[Supplied information]

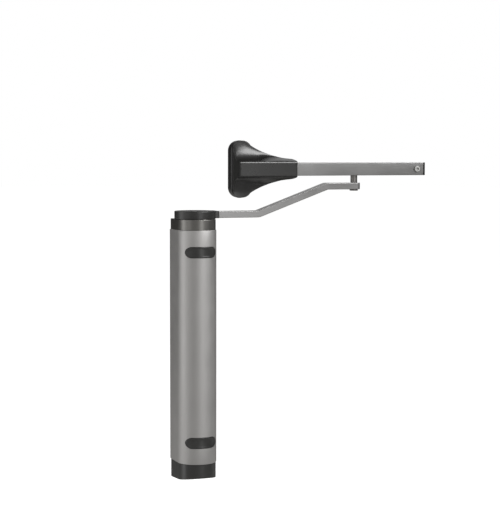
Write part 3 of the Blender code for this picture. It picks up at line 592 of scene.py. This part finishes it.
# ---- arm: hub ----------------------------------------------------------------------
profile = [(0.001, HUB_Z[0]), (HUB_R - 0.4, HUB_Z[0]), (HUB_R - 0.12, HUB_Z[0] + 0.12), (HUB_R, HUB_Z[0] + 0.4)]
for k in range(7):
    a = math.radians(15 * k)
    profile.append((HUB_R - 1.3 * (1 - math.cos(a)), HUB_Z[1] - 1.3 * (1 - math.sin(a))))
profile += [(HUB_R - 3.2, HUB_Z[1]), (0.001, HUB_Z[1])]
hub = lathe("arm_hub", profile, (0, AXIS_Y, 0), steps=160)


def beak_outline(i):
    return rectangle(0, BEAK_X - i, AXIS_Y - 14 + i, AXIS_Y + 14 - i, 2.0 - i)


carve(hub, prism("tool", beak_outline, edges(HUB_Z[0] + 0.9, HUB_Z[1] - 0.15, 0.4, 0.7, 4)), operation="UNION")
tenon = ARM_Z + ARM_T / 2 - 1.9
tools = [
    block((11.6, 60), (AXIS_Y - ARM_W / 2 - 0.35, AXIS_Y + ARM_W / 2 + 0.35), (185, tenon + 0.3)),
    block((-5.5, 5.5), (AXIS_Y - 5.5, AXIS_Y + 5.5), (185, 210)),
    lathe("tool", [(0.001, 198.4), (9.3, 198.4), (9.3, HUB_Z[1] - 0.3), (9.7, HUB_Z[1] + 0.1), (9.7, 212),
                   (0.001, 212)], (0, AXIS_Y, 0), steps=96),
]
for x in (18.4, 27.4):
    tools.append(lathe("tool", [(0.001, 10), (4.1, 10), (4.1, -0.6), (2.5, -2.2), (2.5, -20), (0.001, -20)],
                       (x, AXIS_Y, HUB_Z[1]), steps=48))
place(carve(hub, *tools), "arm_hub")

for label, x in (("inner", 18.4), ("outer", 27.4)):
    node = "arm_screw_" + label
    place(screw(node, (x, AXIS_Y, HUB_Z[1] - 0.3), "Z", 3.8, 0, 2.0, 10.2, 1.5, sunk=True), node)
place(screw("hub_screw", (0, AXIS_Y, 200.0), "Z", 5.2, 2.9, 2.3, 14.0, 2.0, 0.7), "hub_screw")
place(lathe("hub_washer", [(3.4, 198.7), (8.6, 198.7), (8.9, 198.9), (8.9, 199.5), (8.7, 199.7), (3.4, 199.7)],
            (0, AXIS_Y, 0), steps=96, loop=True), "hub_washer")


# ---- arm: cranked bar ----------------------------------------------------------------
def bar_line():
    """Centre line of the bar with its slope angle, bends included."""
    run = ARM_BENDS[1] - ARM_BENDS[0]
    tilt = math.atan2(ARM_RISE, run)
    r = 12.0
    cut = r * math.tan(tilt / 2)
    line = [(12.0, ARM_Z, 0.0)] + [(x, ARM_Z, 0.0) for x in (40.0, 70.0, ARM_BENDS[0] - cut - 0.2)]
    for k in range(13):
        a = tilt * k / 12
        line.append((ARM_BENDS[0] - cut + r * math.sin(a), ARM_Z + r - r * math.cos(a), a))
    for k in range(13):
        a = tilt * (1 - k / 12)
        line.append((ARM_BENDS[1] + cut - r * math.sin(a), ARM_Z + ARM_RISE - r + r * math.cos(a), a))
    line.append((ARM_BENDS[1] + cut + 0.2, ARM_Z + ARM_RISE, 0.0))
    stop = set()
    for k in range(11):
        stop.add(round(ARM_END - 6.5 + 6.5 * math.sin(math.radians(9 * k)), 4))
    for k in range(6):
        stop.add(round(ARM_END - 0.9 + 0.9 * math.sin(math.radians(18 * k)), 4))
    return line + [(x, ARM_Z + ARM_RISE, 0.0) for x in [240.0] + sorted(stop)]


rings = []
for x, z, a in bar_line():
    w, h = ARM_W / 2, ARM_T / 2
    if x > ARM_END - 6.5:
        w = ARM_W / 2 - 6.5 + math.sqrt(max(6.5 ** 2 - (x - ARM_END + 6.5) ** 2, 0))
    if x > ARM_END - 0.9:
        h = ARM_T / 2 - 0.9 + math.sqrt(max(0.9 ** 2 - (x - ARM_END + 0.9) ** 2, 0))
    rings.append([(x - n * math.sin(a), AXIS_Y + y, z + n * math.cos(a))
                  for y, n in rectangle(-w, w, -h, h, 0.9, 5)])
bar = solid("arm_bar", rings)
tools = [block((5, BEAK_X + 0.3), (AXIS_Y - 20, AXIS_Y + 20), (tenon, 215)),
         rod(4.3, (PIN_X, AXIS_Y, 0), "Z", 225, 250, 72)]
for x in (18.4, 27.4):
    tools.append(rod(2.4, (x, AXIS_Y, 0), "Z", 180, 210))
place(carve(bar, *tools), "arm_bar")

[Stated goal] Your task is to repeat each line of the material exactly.

[Answer to this task]
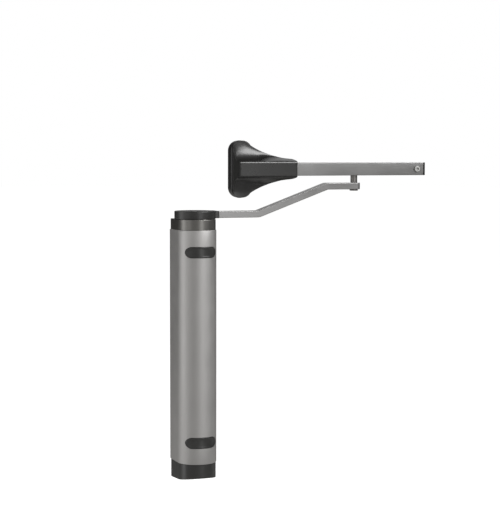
Write part 3 of the Blender code for this picture. It picks up at line 592 of scene.py. This part finishes it.
# ---- arm: hub ----------------------------------------------------------------------
profile = [(0.001, HUB_Z[0]), (HUB_R - 0.4, HUB_Z[0]), (HUB_R - 0.12, HUB_Z[0] + 0.12), (HUB_R, HUB_Z[0] + 0.4)]
for k in range(7):
    a = math.radians(15 * k)
    profile.append((HUB_R - 1.3 * (1 - math.cos(a)), HUB_Z[1] - 1.3 * (1 - math.sin(a))))
profile += [(HUB_R - 3.2, HUB_Z[1]), (0.001, HUB_Z[1])]
hub = lathe("arm_hub", profile, (0, AXIS_Y, 0), steps=160)


def beak_outline(i):
    return rectangle(0, BEAK_X - i, AXIS_Y - 14 + i, AXIS_Y + 14 - i, 2.0 - i)


carve(hub, prism("tool", beak_outline, edges(HUB_Z[0] + 0.9, HUB_Z[1] - 0.15, 0.4, 0.7, 4)), operation="UNION")
tenon = ARM_Z + ARM_T / 2 - 1.9
tools = [
    block((11.6, 60), (AXIS_Y - ARM_W / 2 - 0.35, AXIS_Y + ARM_W / 2 + 0.35), (185, tenon + 0.3)),
    block((-5.5, 5.5), (AXIS_Y - 5.5, AXIS_Y + 5.5), (185, 210)),
    lathe("tool", [(0.001, 198.4), (9.3, 198.4), (9.3, HUB_Z[1] - 0.3), (9.7, HUB_Z[1] + 0.1), (9.7, 212),
                   (0.001, 212)], (0, AXIS_Y, 0), steps=96),
]
for x in (18.4, 27.4):
    tools.append(lathe("tool", [(0.001, 10), (4.1, 10), (4.1, -0.6), (2.5, -2.2), (2.5, -20), (0.001, -20)],
                       (x, AXIS_Y, HUB_Z[1]), steps=48))
place(carve(hub, *tools), "arm_hub")

for label, x in (("inner", 18.4), ("outer", 27.4)):
    node = "arm_screw_" + label
    place(screw(node, (x, AXIS_Y, HUB_Z[1] - 0.3), "Z", 3.8, 0, 2.0, 10.2, 1.5, sunk=True), node)
place(screw("hub_screw", (0, AXIS_Y, 200.0), "Z", 5.2, 2.9, 2.3, 14.0, 2.0, 0.7), "hub_screw")
place(lathe("hub_washer", [(3.4, 198.7), (8.6, 198.7), (8.9, 198.9), (8.9, 199.5), (8.7, 199.7), (3.4, 199.7)],
            (0, AXIS_Y, 0), steps=96, loop=True), "hub_washer")


# ---- arm: cranked bar ----------------------------------------------------------------
def bar_line():
    """Centre line of the bar with its slope angle, bends included."""
    run = ARM_BENDS[1] - ARM_BENDS[0]
    tilt = math.atan2(ARM_RISE, run)
    r = 12.0
    cut = r * math.tan(tilt / 2)
    line = [(12.0, ARM_Z, 0.0)] + [(x, ARM_Z, 0.0) for x in (40.0, 70.0, ARM_BENDS[0] - cut - 0.2)]
    for k in range(13):
        a = tilt * k / 12
        line.append((ARM_BENDS[0] - cut + r * math.sin(a), ARM_Z + r - r * math.cos(a), a))
    for k in range(13):
        a = tilt * (1 - k / 12)
        line.append((ARM_BENDS[1] + cut - r * math.sin(a), ARM_Z + ARM_RISE - r + r * math.cos(a), a))
    line.append((ARM_BENDS[1] + cut + 0.2, ARM_Z + ARM_RISE, 0.0))
    stop = set()
    for k in range(11):
        stop.add(round(ARM_END - 6.5 + 6.5 * math.sin(math.radians(9 * k)), 4))
    for k in range(6):
        stop.add(round(ARM_END - 0.9 + 0.9 * math.sin(math.radians(18 * k)), 4))
    return line + [(x, ARM_Z + ARM_RISE, 0.0) for x in [240.0] + sorted(stop)]


rings = []
for x, z, a in bar_line():
    w, h = ARM_W / 2, ARM_T / 2
    if x > ARM_END - 6.5:
        w = ARM_W / 2 - 6.5 + math.sqrt(max(6.5 ** 2 - (x - ARM_END + 6.5) ** 2, 0))
    if x > ARM_END - 0.9:
        h = ARM_T / 2 - 0.9 + math.sqrt(max(0.9 ** 2 - (x - ARM_END + 0.9) ** 2, 0))
    rings.append([(x - n * math.sin(a), AXIS_Y + y, z + n * math.cos(a))
                  for y, n in rectangle(-w, w, -h, h, 0.9, 5)])
bar = solid("arm_bar", rings)
tools = [block((5, BEAK_X + 0.3), (AXIS_Y - 20, AXIS_Y + 20), (tenon, 215)),
         rod(4.3, (PIN_X, AXIS_Y, 0), "Z", 225, 250, 72)]
for x in (18.4, 27.4):
    tools.append(rod(2.4, (x, AXIS_Y, 0), "Z", 180, 210))
place(carve(bar, *tools), "arm_bar")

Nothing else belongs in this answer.